::: PROVIDED MATERIAL :::

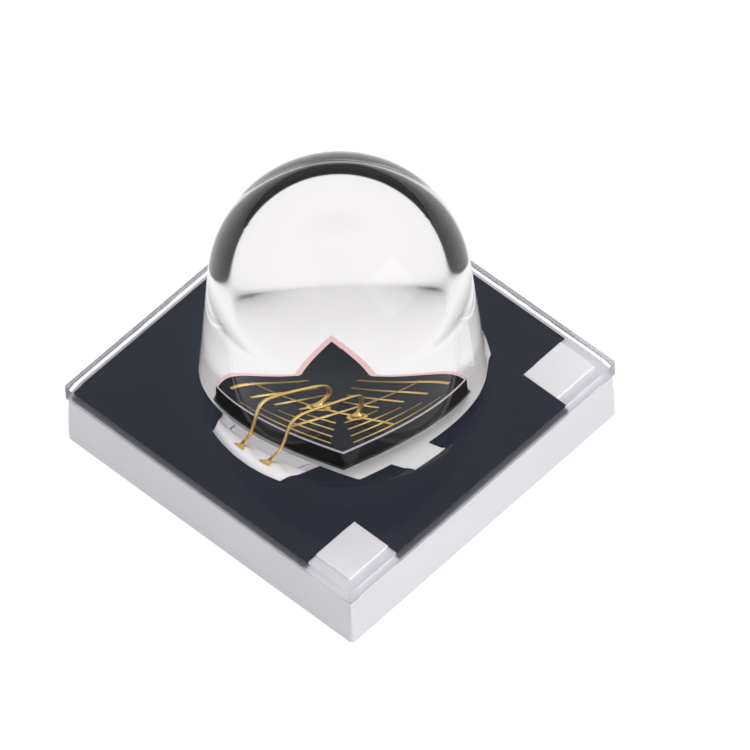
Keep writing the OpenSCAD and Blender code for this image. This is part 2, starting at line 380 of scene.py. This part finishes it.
MATT_SILVER = metal_finish("matt_silver", (0.97, 0.95, 0.97), (1.0, 0.98, 1.0), 0.35, 0.05, 0.3)
OWN_FINISH = {
    "die_pad": DIE_PAD,
    "chip_back_contact": BACK_GOLD_PAINTED_SHADE,
    "front_corner_pad": MATT_SILVER,
    "right_corner_pad": MATT_SILVER,
}
SLOTS = {row["node"]: row["material_slot"] for row in frame["record"]["subparts"]}
print("finishes:", len(FINISHES), "by slot and", len(OWN_FINISH), "pieces with their own")

# %% [markdown]
# ## The solids keep their shape
#
# Most solids are right as they are. Each gets its finish, and the plate and the
# pads get a very small rounded edge, because no fired or plated edge is a knife
# edge and the round catches a thin line of light. The solid's mesh is loose
# triangles, so a Weld modifier joins them before the Bevel can see an edge.

# %% Dress the solids
EDGE_ROUND_MM = {
    "ceramic_plate": 0.012,
    "die_pad": 0.006,
    "bond_pad": 0.006,
    "front_corner_pad": 0.006,
    "right_corner_pad": 0.006,
    "dark_coating": 0.004,
    "thermal_land": 0.006,
    "front_land": 0.006,
    "back_land": 0.006,
}


def paint(thing, material):
    thing.data.materials.clear()
    thing.data.materials.append(material)


def round_edges(thing, width):
    weld = thing.modifiers.new("weld", "WELD")
    weld.merge_threshold = WELD_GAP
    bevel = thing.modifiers.new("edge", "BEVEL")
    bevel.width = width
    bevel.segments = 3
    bevel.limit_method = "ANGLE"
    bevel.angle_limit = math.radians(40)


for name, thing in frame["nodes"].items():
    paint(thing, OWN_FINISH.get(name, FINISHES[SLOTS[name]]))
    if name in EDGE_ROUND_MM:
        round_edges(thing, EDGE_ROUND_MM[name] * MM)
print("solids with a rounded edge:", len(EDGE_ROUND_MM))


# %% [markdown]
# ## The silicone
#
# Sheet and dome are one moulding. What shows inside is drawn by refraction, so
# the surface has to be far smoother than the solid's mesh. The outline is turned
# round the dome's axis, and the ring at the foot is joined to the square edge by
# points that lie in the same directions. The pads, the chip and the wires sit
# inside this body, with no air between, as they do in the real moulding.

# %% Silicone sizes
DOME_SHIFT = 0.04 * MM
SHEET_T = 0.17 * MM
DOME_R = 1.16 * MM
SKIRT_LEAN = math.radians(5.2)
FOOT_R = 0.08 * MM
SHEET_EDGE_R = 0.012 * MM
SHEET_CORNER_R = 0.03 * MM
CORNER_STEPS = 7
AROUND = 256
SINK = 0.001 * MM

lens_low, lens_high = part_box("silicone_lens")
SHEET_HALF = lens_high.x
SHEET_LOW = lens_low.z
SHEET_TOP = SHEET_LOW + SHEET_T
CAP_Z = lens_high.z - DOME_R
print("sheet top and cap centre in mm:", round(SHEET_TOP / MM, 3), round(CAP_Z / MM, 3))


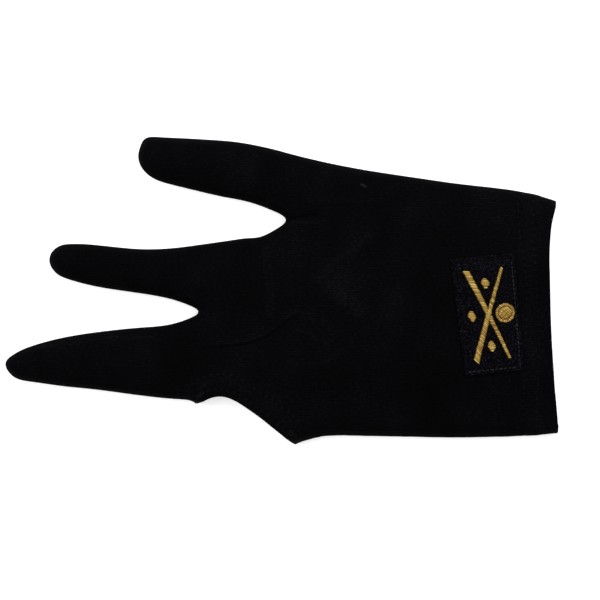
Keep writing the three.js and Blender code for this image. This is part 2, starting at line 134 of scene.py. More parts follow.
def soft_lamp(name, place, size, power):
    """A square area lamp that looks at the middle of the glove."""
    lamp = new_object(name, bpy.data.lights.new(name, "AREA"))
    lamp.data.size = size
    lamp.data.energy = power
    lamp.location = place
    lamp.rotation_euler = (-Vector(place)).to_track_quat("-Z", "Y").to_euler()


bpy.ops.mesh.primitive_plane_add(size=FLOOR_SIZE, location=(0, 0, -FLOOR_GAP))
floor = bpy.context.object
floor.name = "floor"
floor.data.materials.append(new_material("light_table", {
    "Base Color": (0.85, 0.85, 0.85, 1),
    "Roughness": 0.9,
    "Emission Color": WHITE,
    "Emission Strength": FLOOR_GLOW,
}))
floor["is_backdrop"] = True

world = bpy.data.worlds.new("bright_room")
world.use_nodes = True
room = world.node_tree.nodes["Background"].inputs
room["Color"].default_value = WHITE
room["Strength"].default_value = ROOM_LIGHT
bpy.context.scene.world = world
soft_lamp("key", place=(0.35, 0.95, 0.8), size=0.5, power=12.5)
soft_lamp("side", place=(-1.0, 0.2, 0.8), size=0.7, power=6)
bpy.context.scene.view_settings.view_transform = "Standard"
print("lamps:", [lamp.name for lamp in bpy.data.lights])

# %% [markdown]
# Operators act on whatever is selected, so every step first selects just what it needs. These small
# helpers do that by place or by normal, which works without a window.


# %% Helpers for operators
def only(piece):
    """Selects one object, and nothing else."""
    bpy.ops.object.select_all(action="DESELECT")
    piece.select_set(True)
    bpy.context.view_layer.objects.active = piece


def edit(piece):
    """Goes into edit mode on one piece, with everything selected."""
    only(piece)
    bpy.ops.object.mode_set(mode="EDIT")
    bpy.ops.mesh.select_all(action="SELECT")


def leave():
    """Goes back to object mode."""
    bpy.ops.object.mode_set(mode="OBJECT")


def pick(piece, elements, test):
    """In edit mode, selects the vertices or faces that pass a test, and nothing else."""
    bpy.ops.mesh.select_mode(type=elements)
    bpy.ops.mesh.select_all(action="DESELECT")
    mesh = bmesh.from_edit_mesh(piece.data)
    for part in mesh.verts if elements == "VERT" else mesh.faces:
        part.select_set(test(part))
    mesh.select_flush_mode()
    bmesh.update_edit_mesh(piece.data)


def join(pieces):
    """Joins all the pieces to the first one."""
    only(pieces[0])
    for piece in pieces:
        piece.select_set(True)
    bpy.ops.object.join()
    return pieces[0]


def apply_modifier(piece, kind, **settings):
    """Adds a modifier with these settings and applies it."""
    only(piece)
    modifier = piece.modifiers.new(kind.lower(), kind)
    for name, value in settings.items():
        setattr(modifier, name, value)
    bpy.ops.object.modifier_apply(modifier=modifier.name)


def places_of(mesh, what="vertices", field="co"):
    """Places or normals of a mesh as rows of numbers."""
    parts = getattr(mesh, what)
    values = np.zeros(len(parts) * 3)
    parts.foreach_get(field, values)
    return values.reshape(-1, 3)


def move_to(mesh, places):
    """Moves every point of a mesh to its row of numbers."""
    mesh.vertices.foreach_set("co", places.ravel())
    mesh.update()


# %% [markdown]
# A material is a small graph of nodes. What is the same all over is set on the shader's own sockets, and
# nodes feed only what changes over the surface. With these helpers such a graph is written as a formula:
# each sum, difference, product or quotient of two outputs becomes a Math node.


# %% Helpers for materials
class Output:
    """A node's output, which can be reckoned with like a number."""

    def __init__(self, socket):
        self.socket = socket

    def __add__(self, other):
        return calc("ADD", self, other)

    def __sub__(self, other):
        return calc("SUBTRACT", self, other)

    def __rsub__(self, other):
        return calc("SUBTRACT", other, self)

    def __mul__(self, other):
        return calc("MULTIPLY", self, other)

    def __truediv__(self, other):
        return calc("DIVIDE", self, other)

    __rmul__ = __mul__


def feed(socket, value):
    """Gives a socket a fixed value, or links a node's output to it."""
    if isinstance(value, Output):
        socket.id_data.links.new(value.socket, socket)
    else:
        socket.default_value = value


def add_node(material, kind, inputs, output=0, **settings):
    """Adds a node, feeds its inputs by name, and returns one of its outputs."""
    node = material.node_tree.nodes.new("ShaderNode" + kind)
    for name, value in settings.items():
        setattr(node, name, value)
    for name, value in inputs.items():
        feed(node.inputs[name], value)
    return Output(node.outputs[output])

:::

Produce the lines from the top of the listing through the "thing.data.materials.append(material)" line exactly as they appear, with no additional output.

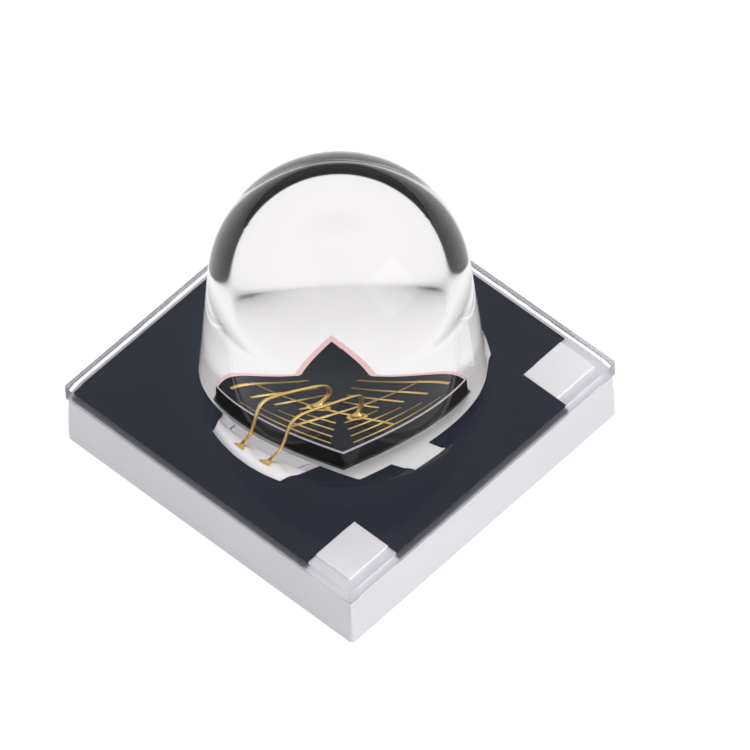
Keep writing the OpenSCAD and Blender code for this image. This is part 2, starting at line 380 of scene.py. This part finishes it.
MATT_SILVER = metal_finish("matt_silver", (0.97, 0.95, 0.97), (1.0, 0.98, 1.0), 0.35, 0.05, 0.3)
OWN_FINISH = {
    "die_pad": DIE_PAD,
    "chip_back_contact": BACK_GOLD_PAINTED_SHADE,
    "front_corner_pad": MATT_SILVER,
    "right_corner_pad": MATT_SILVER,
}
SLOTS = {row["node"]: row["material_slot"] for row in frame["record"]["subparts"]}
print("finishes:", len(FINISHES), "by slot and", len(OWN_FINISH), "pieces with their own")

# %% [markdown]
# ## The solids keep their shape
#
# Most solids are right as they are. Each gets its finish, and the plate and the
# pads get a very small rounded edge, because no fired or plated edge is a knife
# edge and the round catches a thin line of light. The solid's mesh is loose
# triangles, so a Weld modifier joins them before the Bevel can see an edge.

# %% Dress the solids
EDGE_ROUND_MM = {
    "ceramic_plate": 0.012,
    "die_pad": 0.006,
    "bond_pad": 0.006,
    "front_corner_pad": 0.006,
    "right_corner_pad": 0.006,
    "dark_coating": 0.004,
    "thermal_land": 0.006,
    "front_land": 0.006,
    "back_land": 0.006,
}


def paint(thing, material):
    thing.data.materials.clear()
    thing.data.materials.append(material)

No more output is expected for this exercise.